Wendy Hall named one of UK science's 'outstanding women'
Professor Wendy Hall named one of UK science's outstanding women
International Women's Day, 8 March makes a fitting backdrop for the launch of a contemporary photographic collection celebrating the outstanding achievements of six world-class British women working in the fields of science, engineering and technology (SET) who have achieved leadership positions.
One of these six women is Wendy Hall, Professor of Computer Science at the University of Southampton and Head of the world-leading School of Electronics and Computer Science. She is one of two winners in the category 'Scientific Discovery and SET Innovation'.
Professor Wendy Hall has achieved real research eminence in computer science in the areas of hypermedia, multimedia and knowledge technologies, and now holds important strategic roles in science and technology education and policy formation. She is currently Senior Vice-President of the Royal Academy of Engineering, a member of the Prime Minister's Council for Science and Technology, and was recently appointed to the Scientific Council of the new European Research Council.

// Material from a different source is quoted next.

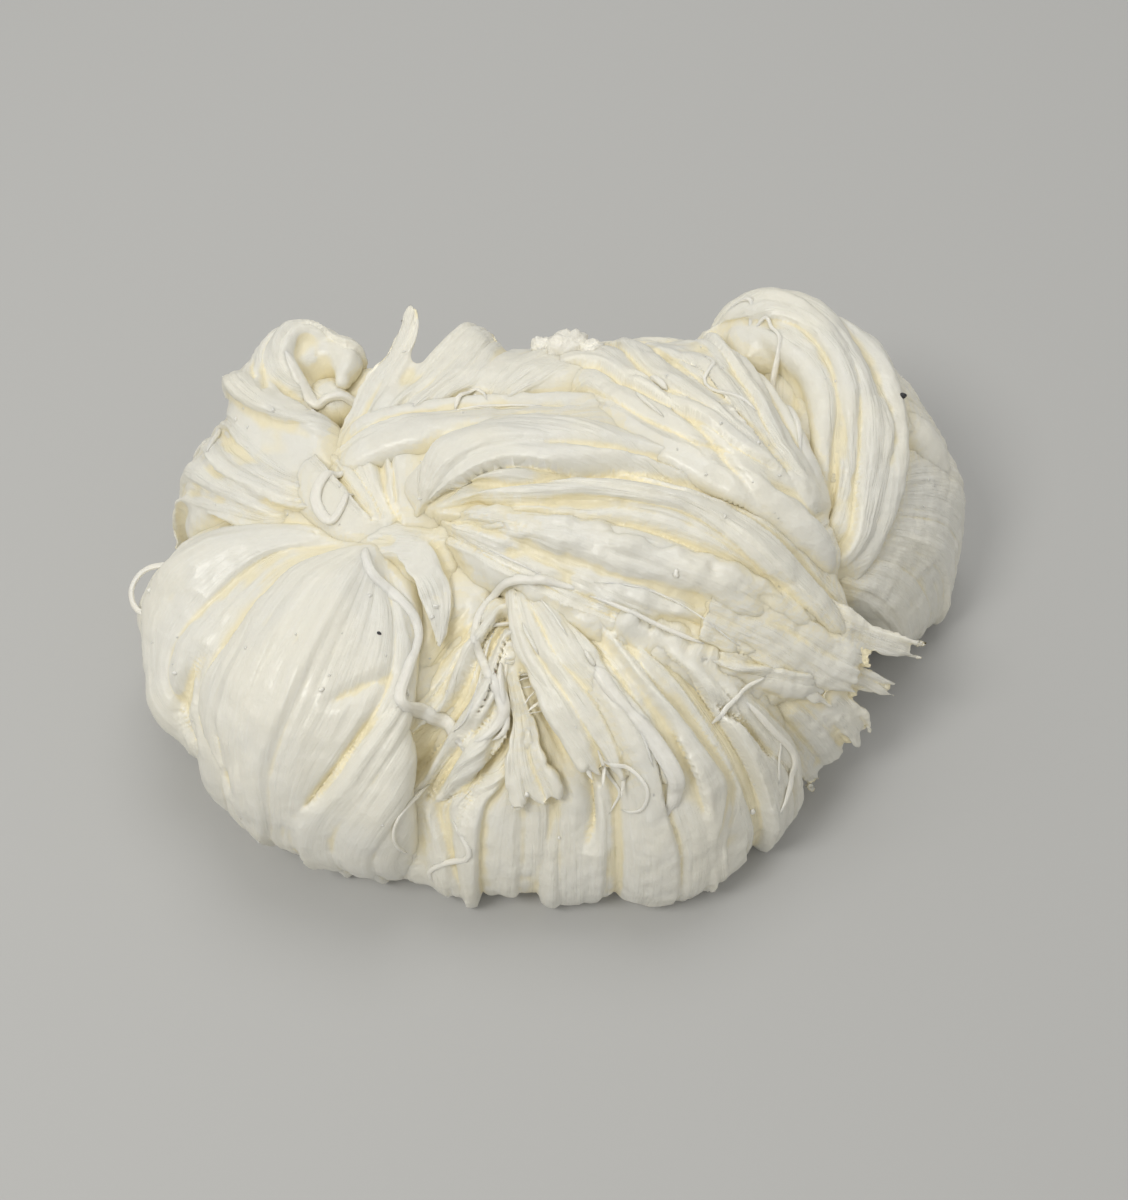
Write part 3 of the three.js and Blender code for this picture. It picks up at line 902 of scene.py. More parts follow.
def mark_gaps(pieces, cell=1.2, blur=2.6, off=2.4):
    """How closed in each point is, from 0 in the open to 1 in a deep gap, kept as the
    attribute "gap". The skins of all pieces are counted into a lattice of cells, which is
    blurred by a Gaussian, and each point looks up the blurred value a little off its skin."""
    # the curd's finish paints shade into the gaps between pieces by this attribute
    points = [coordinates(piece.data) / MM for piece in pieces]
    ways = [normals(piece.data) for piece in pieces]
    share = []
    for piece in pieces:
        areas, count = np.empty(len(piece.data.polygons), np.float32), len(piece.data.vertices)
        piece.data.polygons.foreach_get("area", areas)
        share.append(np.full(count, areas.sum() / MM**2 / count))
    every = np.concatenate(points)
    low = every.min(0) - 12
    shape = np.ceil((every.max(0) + 12 - low) / cell).astype(int)
    edges = [low[axis] + cell * np.arange(shape[axis] + 1) for axis in range(3)]
    filled, _ = np.histogramdd(every, bins=edges, weights=np.concatenate(share))
    spread = np.fft.rfftn(filled)
    for axis, count in enumerate(shape):
        rate = np.fft.rfftfreq(count) if axis == 2 else np.fft.fftfreq(count)
        fade = np.exp(-2 * (math.pi * rate * blur / cell) ** 2)
        spread = spread * fade.reshape([-1 if axis == k else 1 for k in range(3)])
    closed = np.fft.irfftn(spread, shape, axes=(0, 1, 2))
    flat = cell**3 / (math.sqrt(2 * math.pi) * blur)
    for piece, place, way in zip(pieces, points, ways):
        where = tuple(np.clip(((place + off * way - low) / cell).astype(int), 0, shape - 1).T)
        keep_values(piece.data, "gap", closed[where] / flat)


# ---- finishes --------------------------------------------------------------------------------
class Value:
    """A number that varies over a surface. Arithmetic on it adds Math nodes."""

    def __init__(self, recipe, socket):
        self.recipe, self.socket = recipe, socket

    def maths(self, operation, *values):
        """The outcome of a Math node."""
        kind = {"operation": operation}
        return self.recipe.node("ShaderNodeMath", kind, dict(enumerate(values)))[0]

    def __add__(self, other):
        return self.maths("ADD", self, other)

    def __sub__(self, other):
        return self.maths("SUBTRACT", self, other)

    def __rsub__(self, other):
        return self.maths("SUBTRACT", other, self)

    def __mul__(self, other):
        return self.maths("MULTIPLY", self, other)

    __radd__, __rmul__ = __add__, __mul__

    def between(self, low, high):
        """0 below low, 1 above high, and a smooth rise between them."""
        ramp = self.recipe.node("ShaderNodeMapRange", {"interpolation_type": "SMOOTHSTEP"},
                                {"Value": self, "From Min": low, "From Max": high})
        return ramp[0]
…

'I am really thrilled to have been named among these six outstanding women and to be part of the collection's foundation,' says Wendy Hall. 'It is a tremendous honour for me to be able to represent women's achievements in science and technology in this way, especially on International Women's Day, and I hope the exhibition will inspire many other women in the future.'
Commissioned by the UK Resource Centre for Women in SET (UKRC) and executed by acclaimed photographer, Robert Taylor, the collection offers a personal and unexpected interpretation of the groundbreaking women. On show for the first time at the British Library at the UKRC's 2nd annual conference on Wednesday 8 March, the visiting collection will be enlarged each year to create a comprehensive and inspiring legacy for future generations.
Rt. Hon Tessa Jowell MP, Minister of State for Culture, Media and Sport and Minister for Women and Equality comments: 'We know that 70 per cent of women with science, engineering and technology qualifications are not working in these professions, so it is particularly appropriate to celebrate those that are making significant contributions. I hope by launching this exhibition on International Women's Day it will not only inspire and encourage more women into SET, helping to create a more equitable and diverse workforce in the UK, but also ensure that women in these fields are included and celebrated as part of our scientific heritage.'
The women featured in the collection come from a variety of backgrounds, united by their outstanding contributions to pioneering work, for which many of them have received international recognition. The photographed women were nominated to take part in the exhibition earlier this year. A judging panel selected two finalists to be photographed in each of the following three categories:
Scientific Discovery and SET Innovation:
Jocelyn Bell Burnell CBE, Visiting Chair in Astrophysics at the University of Oxford, whose research on pulsars was recognised by a Nobel Prize to her supervisor Professor Wendy Hall CBE, Head of School of Electronics & Computer Science at the University of Southampton, one of the world's leading computer scientists Science Communication Professor Kathy Sykes, who holds the Collier Chair for Public Engagement of Science & Engineering at the University of Bristol, regarded as a leading figure in Britain promoting public engagement in science (regular presenter of BBC's Rough Science and other BBC science/society programmes) Dr Maggie Aderin, Senior Project Manager of Space Science at SIRA Technology Ltd, and runs a public engagement company in her spare time aiming to improve the participation of girls and ethnic minorities in science.
Breaking through the Glass Ceiling into Leadership Dr Julia Goodfellow CBE, Chief Executive of the Biotechnology & Biological Research Council, the first female chief executive of any UK research council; Rebecca George OBE, who manages IBM's Central Government Business in the UK and is one of the most senior women in the 25,000 strong company. Her achievements earned her an OBE in 2005.
The supply of scientists and engineers is critical to the UK economy, which is targeting an increase in research and development investment to 2.5 per cent of GDP by 2010. Despite forming half of the working population women represent just 24.1 per cent of those working in SET and of all managers, only 12.5 per cent are women. This is an average and hides even more extremes within certain areas such as physics. The recruitment, retention and progression of women in SET are considered intrinsic to future success.
The portrait collection will be exhibited at various public buildings and galleries throughout the UK; exhibiting opportunities include the National Portrait Gallery, Welsh Assembly and Westminster Hall.
Posted by Joyce Lewis on 08 Mar 2006.